Had a few requests for this..... Tony's Venison Jerky 2 cup Worcestershire sauce 2 cup Soy sauce ½ c Liquid Smoke 1 c Red Hot Sauce 6 TB Honey 3 TB Mustard 6 TB Granulated Garlic 2 TB Pepper 4 TB Onion Powder 1 c Brown Sugar To Add HEAT 2 ½ TB Crushed Red Pepper or ¼ c Tabasco sauce Mix all marinade ingredients in a sauce pan and bring to a boil, stirring occasionally. Remove from heat and let cool completely. Pour into plastic container and refrigerate until needed. Measure out 2 cups of mixture for every 3# of meat to be marinated. Pour over meat slices that are already in a quart size zip lock bag. Thoroughly wet all sides of meat. Refrigerate overnight or at least 6 hours. Rotate bag every few hours, working the marinade over all meat. Drain the meat and spread the meat (be sure to NOT overlap) onto trays in single layers. If using a dehydrator, dry for 4-5 hours, (depending on thickness) checking every 2 hours. Make sure to rotate trays (bottom to top and flipping the meat as needed), or place trays in the oven and dry at 145"™ for the first 4 hours then set oven to 130"™ until dry( approx. 4-8 hours). Jerky should be hard but not brittle. Blot up any fat that appears with a paper towel. * For a chewy texture, slice the meat with the grain, or across the grain for a more tender jerky.
Scott, I aim to please..... Ty and Finny.... Here ya go! All others that have not tried this...I will pay YOU if you don't love it (not really)
You know if anyone has ever tried this with ground meat and the jerky blaster? Not sure why it wouldn't work, but if someone tried and failed it would be worth knowing as well. Going to try it this year, hopefully I can get a doe put down before the gig is up.
I was wondering same thing. I was thinking of marinating cubed meat before i put in meat grinder to put in jerky gun.
Your way would probably work better than starting with ground. Don't see why it wouldn't work. Starting with ground you'd just have to add either meat or a bit more liquid to gdt the right consistency I'd imagine. If I can get another deer down I'll sacrifice a rear quarter to the cause and do whole muscle. Right now I am only willing to part with ground.
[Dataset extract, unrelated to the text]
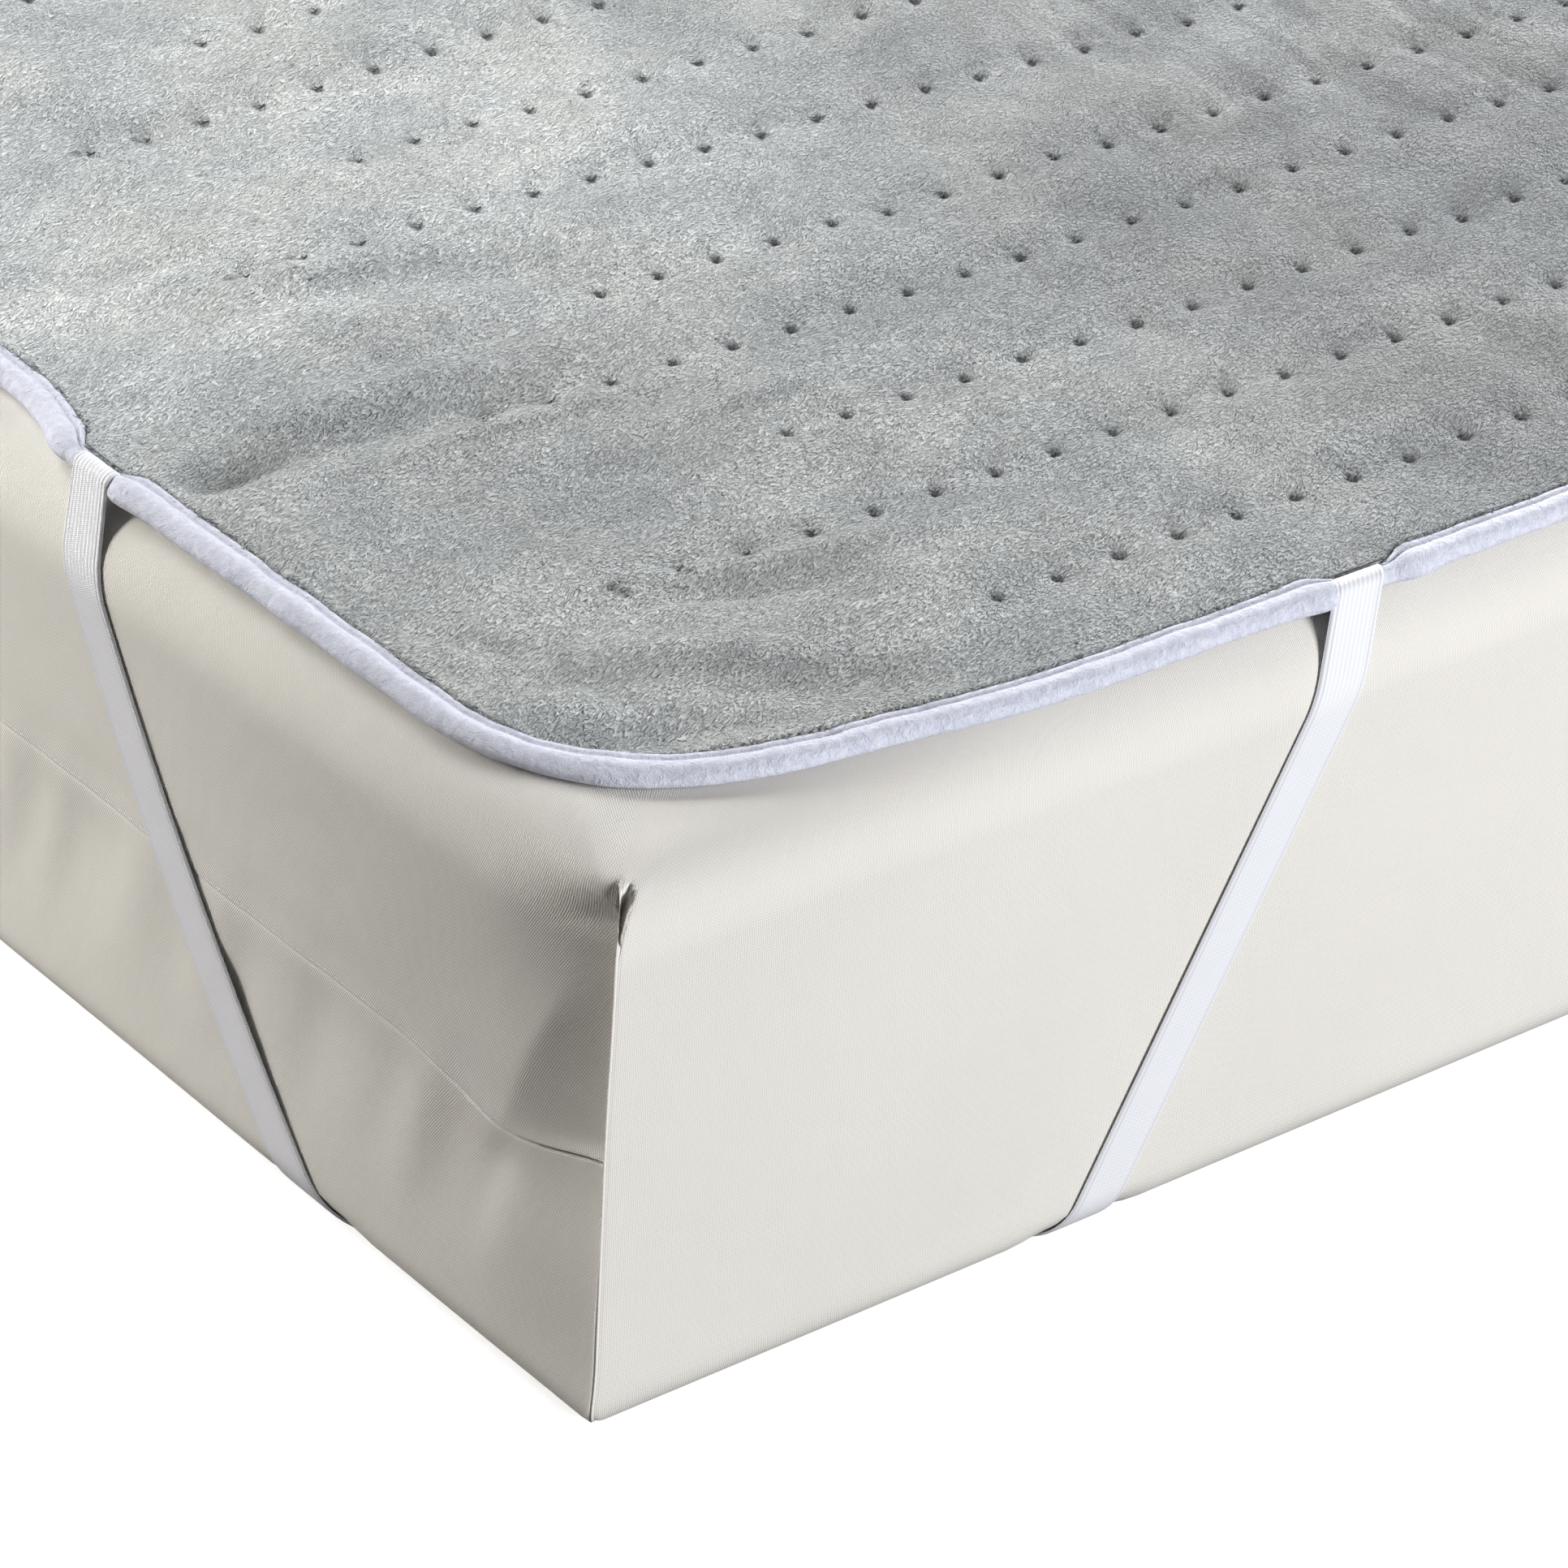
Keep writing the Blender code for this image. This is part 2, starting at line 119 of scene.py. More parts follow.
# %% [markdown]
# ## Cloth from a grid
#
# Cover, binding and straps are all long strips of cloth that close on themselves. Each starts as
# one flat grid. A function says where the point in a given column and row goes, and a second says
# how far along and across the cloth it lies, which becomes the UV map that weaves and ribs follow.
# Merging the doubled points then sews the strip into a tube.

# %% Shape a grid, and finish a piece
def shaped_grid(columns, rows, place, measure):
    """A grid placed point by point, with the cloth's own measure, in metres, as its UV map."""
    bm = bmesh.new()
    uv = bm.loops.layers.uv.new("UVMap")
    bmesh.ops.create_grid(bm, x_segments=columns - 1, y_segments=rows - 1, size=1.0)
    spots = {}
    for vert in bm.verts:
        column = round((vert.co.x + 1) / 2 * (columns - 1))
        row = round((vert.co.y + 1) / 2 * (rows - 1))
        spots[vert] = (Vector(place(column, row)), measure(column, row))
    for face in bm.faces:
        for loop in face.loops:
            loop[uv].uv = spots[loop.vert][1]
    for vert, (spot, _) in spots.items():
        vert.co = spot
    return bm


def sew(bm):
    bmesh.ops.remove_doubles(bm, verts=bm.verts, dist=1e-6)


def grow_rim(bm):
    """Add a row of faces round the open edge, and return the row's new points."""
    rim = [edge for edge in bm.edges if edge.is_boundary]
    grown = bmesh.ops.extrude_edge_only(bm, edges=rim)["geom"]
    return [item for item in grown if isinstance(item, bmesh.types.BMVert)]


def close_ends(bm):
    bmesh.ops.holes_fill(bm, edges=[edge for edge in bm.edges if edge.is_boundary])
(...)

Why so? Burger is the majority of the deer. I don't eat a lot of burgers, use it for chilli, taco's, maybe meatloaf, barbecue etc... 3 or 4 deer gives you 90-150lbs of burger a season. A good clean grind is just as good as any whole muscle jerky. IMO Get fat or silver skin in it and yeah, it can get rancid.
I couldn't disagree with you more...by prove me wrong and let me know how it is....but to be fair, you have to make some out of sliced lean muscle as well
I've made both and like them equally, that's using Hi-Mountain cures and seasoning though. I usually have so much burger I have to do something with it, I like the jerky though. I definitely prefer whoe muscle, and definitely will try it but not willing to give up 20-30lbs of steaks at this point. I'll do 5 lbs regardless just to give both an equal chance.
Please do, and also not what adjustments you make for the ground. Whether you had to add meat or reduce liquid etc. Ground is usually best made with dry seasonings using water for moisture to keep it from shrinking as much. I'm not really sure how well a liquid marinade will do. Need some powdered worcestershire and such
As long as this recipe is judged by SLICED lean meat and not burger as this is what it's intended for... If you can get the burger to work and taste just as good, I will be very interested in the adjustments made.... As far as burger, when I butcher deer, I get TONS of jerky meat without touching the back straps...lots in the shoulders and of course, the legs
No doubt butchering a deer yourself is by far the best way to get jerky meat. Admittedly I get lazy and send it to a processor. Guess I could ask for trimmings amd shoulders to be left alone other than taking off the bone. Never really considered that..... hmmmmm
I am cutting up a bunch of meat today and will hit the store for these ingredients. I remember trying this one time and loving it.